How a leaner P&G could produce a better marketing model.
From a marketing perspective, breaking P&G into three or four big chunks doesn't make as much sense, especially after the company successfully retooled its marketing division to think more like brand managers and less like corporate number crunchers. The result has been mixed, with the lackluster launch of Tide Pods but the iconic #LikeAGirl campaign that people still talk about.
Perhaps all the company needs to do to reinvigorate growth is to even out those marketing efforts by reimagining a hybrid between its old and new models. Once the company successfully diverges some of its non-core brands, P&G could develop a brand partnership model that provides each brand manager more market insight, consumer data, negotiation power, and creative co-ops that cross over from one brand to the next. (e.g., #LikeAGirl might not be confined to a single brand.)
There are times where P&G succeeds in developing collaborative strategies. As an Olympic sponsor, the company successfully promoted several brands as part of one package. Its sentimental Thank You Mom campaign during the 2012 summer Olympics, for example, resulted in a $500 million sales boost and prompted an encore for the winter games. (The company was ready with 38 different YouTube commercials before the Olympics even started.)
Even better than the immediate return, any P&G converts will deliver a lifelong return for the company. It's this kind of forward thinking that continually leaves a positive impression. Now all the company has to do is start thinking beyond a singular event to bind its brands. Spontaneous crossovers could go a long way, especially for a company that reinvests more revenue into marketing.
Such a move by P&G could reinvigorate marketing.
Much like the company already directs regions and media, P&G could be on the verge of a much more versatile marketing machine, one that is worthy of a case study.

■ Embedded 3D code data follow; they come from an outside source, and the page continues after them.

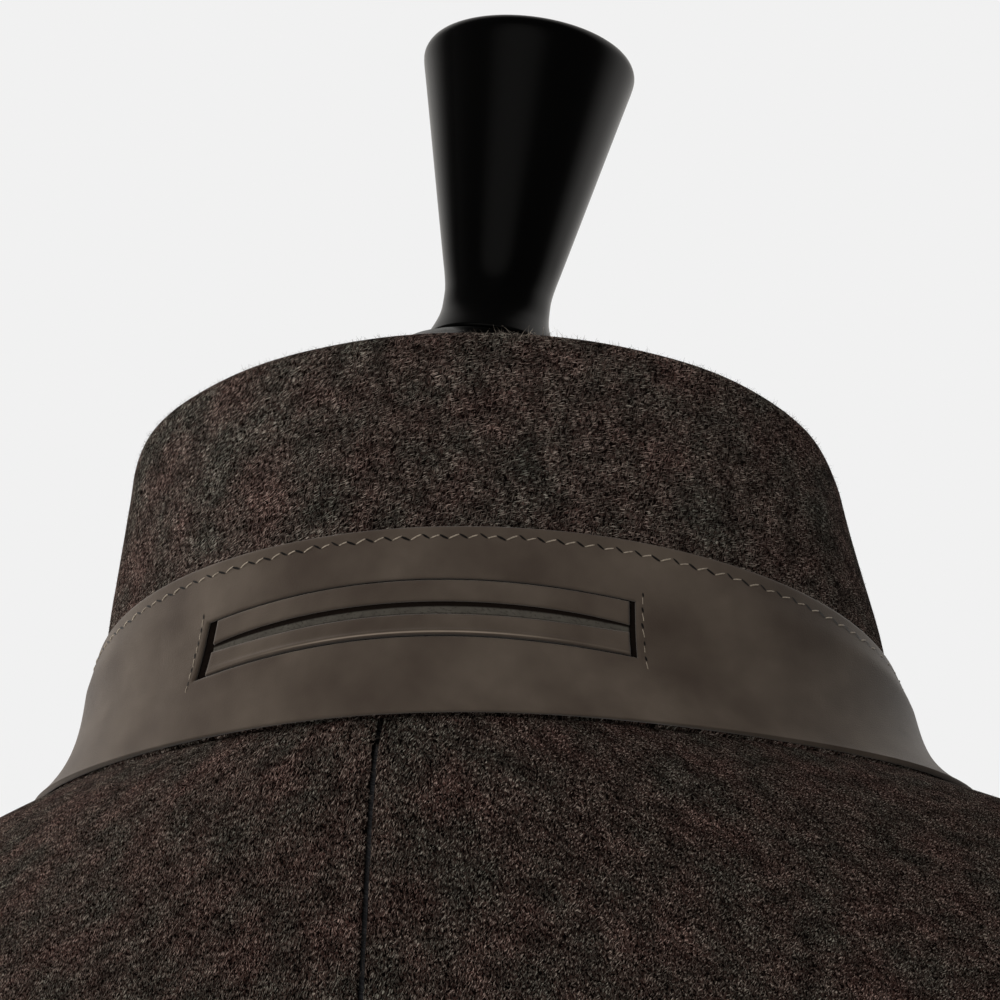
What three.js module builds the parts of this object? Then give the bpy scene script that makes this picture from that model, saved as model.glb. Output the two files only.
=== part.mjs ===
// A jersey coat, its collar turned up, on a limbless dress form with a pole stand.
// Millimetres, +Z up. The coat's front faces -Y and its left side is +X.
// The origin is the centre of the base's underside.
import * as THREE from 'three';

const DEG = Math.PI / 180;

// Cloth and seams
const WOOL = 2.2;
const COLLAR_WOOL = 2.0;
const LEATHER = 1.2;
const STRIP = 0.4;
const SEAM = 0.3;

// The body of the coat, level by level from hem to neckline. side is the height at the side,
// rise how far the back is above it, dip how much further the front falls, sag the drop between
// back and side, half the half-width, back and front the depths from the middle, and square how
// full the corners are.
const BODY_LEVELS = [
  { at: 'hem', side: 450, rise: 0, dip: 0, sag: 0, half: 228, back: 143, front: 138, square: 2.2 },
  { at: 'thigh', side: 640, rise: 0, dip: 0, sag: 0, half: 220, back: 137, front: 133, square: 2.2 },
  { at: 'hip', side: 820, rise: 0, dip: 0, sag: 0, half: 210, back: 129, front: 127, square: 2.25 },
  { at: 'waist', side: 1000, rise: 0, dip: 0, sag: 0, half: 197, back: 116, front: 119, square: 2.35 },
  { at: 'chest', side: 1110, rise: 0, dip: 0, sag: 0, half: 198, back: 119, front: 123, square: 2.45 },
  { at: 'underarm', side: 1185, rise: 0, dip: 4, sag: 0, half: 201, back: 121, front: 124, square: 2.5 },
  { at: 'armhole', side: 1290, rise: 2, dip: 30, sag: 0, half: 210, back: 116, front: 119, square: 2.7 },
  { at: 'shoulder', side: 1372, rise: -20, dip: 96, sag: 0, half: 222, back: 105, front: 113, square: 2.35 },
  { at: 'yoke', side: 1382, rise: -4, dip: 75, sag: 0, half: 196, back: 98, front: 106, square: 2.15 },
  { at: 'slope', side: 1398.5, rise: 11, dip: 55, sag: 0, half: 163, back: 88, front: 98, square: 2.05 },
  { at: 'neck base', side: 1412, rise: 25, dip: 33, sag: 1, half: 131, back: 78.5, front: 89, square: 2 },
  { at: 'neckline', side: 1419, rise: 31, dip: 18, sag: 2, half: 107, back: 71.5, front: 80, square: 2 },
];
const UNDERARM = 5;
const ARMHOLE_MIDDLE = 6;
const SHOULDER = 7;
const NECKLINE = 11;
const ARMHOLE_HALF_ANGLE = 31;
const ARMHOLE_STEPS = 10;
const SIDE_ANGLE = 90;
const PANEL_STEP = 10;
const ABOVE_SHOULDER = 7.45;
// The centre back seam's distance from the middle at the neckline, what it gains a level further
// down, and the level under which it comes back to the middle
const BACK_SEAM_SHIFT = 5.3;
const BACK_SEAM_LEAN = 0.55;
const BACK_SEAM_START = 3;

// Soft folds that stand out of the skirt. angle and halfWidth are degrees round the body,
// depth the height at the hem, top the level where the fold has faded out.
const SKIRT_FOLDS = [
  { angle: -152, halfWidth: 9, depth: 7, top: 3.2 },
  { angle: -121, halfWidth: 12, depth: 10, top: 3.6 },
  { angle: -58, halfWidth: 13, depth: 9, top: 3.0 },
  { angle: -27, halfWidth: 10, depth: 6, top: 2.6 },
  { angle: 22, halfWidth: 11, depth: 8, top: 3.3 },
  { angle: 64, halfWidth: 12, depth: 10, top: 2.8 },
  { angle: 118, halfWidth: 13, depth: 9, top: 3.4 },
  { angle: 149, halfWidth: 9, depth: 6, top: 2.9 },
];
const FOLD_FADE = 1.3;

// The front closing
const LAP = 28;
const LAP_GAP = 1.1;
const LAP_START = 4;
const LAP_EASE = 30;
const BUTTON_HEIGHTS = [1325, 1215, 1105, 995];
const BUTTON_RADIUS = 12.5;
const BUTTON_THICK = 4.2;
const BUTTON_BEVEL = 1.1;
const BUTTON_SIDES = 20;
const BUTTON_HOLE_RADIUS = 2.4;
const BUTTON_HOLE_SIDES = 6;
const BUTTON_HOLE_SPREAD = 3.1;
const BUTTON_GAP = 0.6;

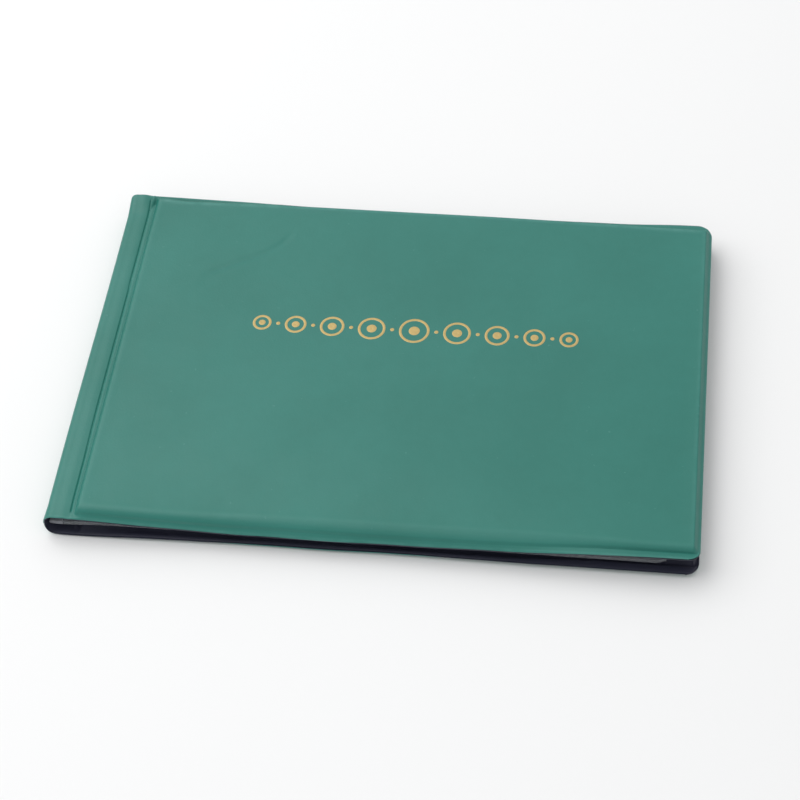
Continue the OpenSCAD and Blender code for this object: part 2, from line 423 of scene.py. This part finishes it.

Such a program could be built with individual brand campaigns with the most successful providing crossover opportunities and uniting themes (combined with bigger buys) for the others. It would reinvigorate some marketing theory, even for small companies willing to partner with complementing and non-competing businesses.
Such a move would also quell the idea that P&G needs to be broken up into three or four big chunks, given the resilience of flexible marketing comes from a bigger network of brands (not a smaller one). Sometimes the brand could market itself (with shared research, etc.) but other times build off something another brand has built or reinforce each other's reach by sharing a proven theme.
What do you think? In an era when consumers appreciate smaller companies rather than the giants of the past, some people believe it is too late for any behemoths. Others disagree. They see some of today's giants rewriting the playbook while their pockets are still deep and revenues large. And with the company vested in innovation, such as 3-D bioprinting, no one really knows what could be next.
Some of the reasoning is tied to sales. The company recently reported 3 percent growth in organic sales, but its CEO suggested that growth could have broken 4 percent if it had split off some brands. Specifically, the idea is to keep the top 70-80 products that generate about 90 percent of its sales.
About 23 of those top brands boast sales ranging from $1 billion to $10 billion, and 14 with sales of $500 million to $1 billion. All those would be kept, even if some stakeholders think the time might be right to break it up in bigger chunks rather than shed smaller assets like Duracell.
Some of the reasoning is psychological. Big companies rarely capture double digit growth rates. They are also prone to job cuts and restructuring, which can take a toll on employee morale. Most people see them as threatened by smaller and much more nimble competitors, especially those with a keenness for innovation — something P&G has tried to keep by developing a new model for R&D much like it did for marketing, which led the company to embrace digital at a deeper level.
How a leaner P&G could produce a better marketing model.
From a marketing perspective, breaking P&G into three or four big chunks doesn't make as much sense, especially after the company successfully retooled its marketing division to think more like brand managers and less like corporate number crunchers. The result has been mixed, with the lackluster launch of Tide Pods but the iconic #LikeAGirl campaign that people still talk about.
Perhaps all the company needs to do to reinvigorate growth is to even out those marketing efforts by reimagining a hybrid between its old and new models. Once the company successfully diverges some of its non-core brands, P&G could develop a brand partnership model that provides each brand manager more market insight, consumer data, negotiation power, and creative co-ops that cross over from one brand to the next. (e.g., #LikeAGirl might not be confined to a single brand.)
There are times where P&G succeeds in developing collaborative strategies. As an Olympic sponsor, the company successfully promoted several brands as part of one package. Its sentimental Thank You Mom campaign during the 2012 summer Olympics, for example, resulted in a $500 million sales boost and prompted an encore for the winter games. (The company was ready with 38 different YouTube commercials before the Olympics even started.)
Even better than the immediate return, any P&G converts will deliver a lifelong return for the company. It's this kind of forward thinking that continually leaves a positive impression. Now all the company has to do is start thinking beyond a singular event to bind its brands. Spontaneous crossovers could go a long way, especially for a company that reinvests more revenue into marketing.
Such a move by P&G could reinvigorate marketing.
Much like the company already directs regions and media, P&G could be on the verge of a much more versatile marketing machine, one that is worthy of a case study. Such a program could be built with individual brand campaigns with the most successful providing crossover opportunities and uniting themes (combined with bigger buys) for the others. It would reinvigorate some marketing theory, even for small companies willing to partner with complementing and non-competing businesses.
Such a move would also quell the idea that P&G needs to be broken up into three or four big chunks, given the resilience of flexible marketing comes from a bigger network of brands (not a smaller one). Sometimes the brand could market itself (with shared research, etc.) but other times build off something another brand has built or reinforce each other's reach by sharing a proven theme.
What do you think? In an era when consumers appreciate smaller companies rather than the giants of the past, some people believe it is too late for any behemoths. Others disagree. They see some of today's giants rewriting the playbook while their pockets are still deep and revenues large. And with the company vested in innovation, such as 3-D bioprinting, no one really knows what could be next.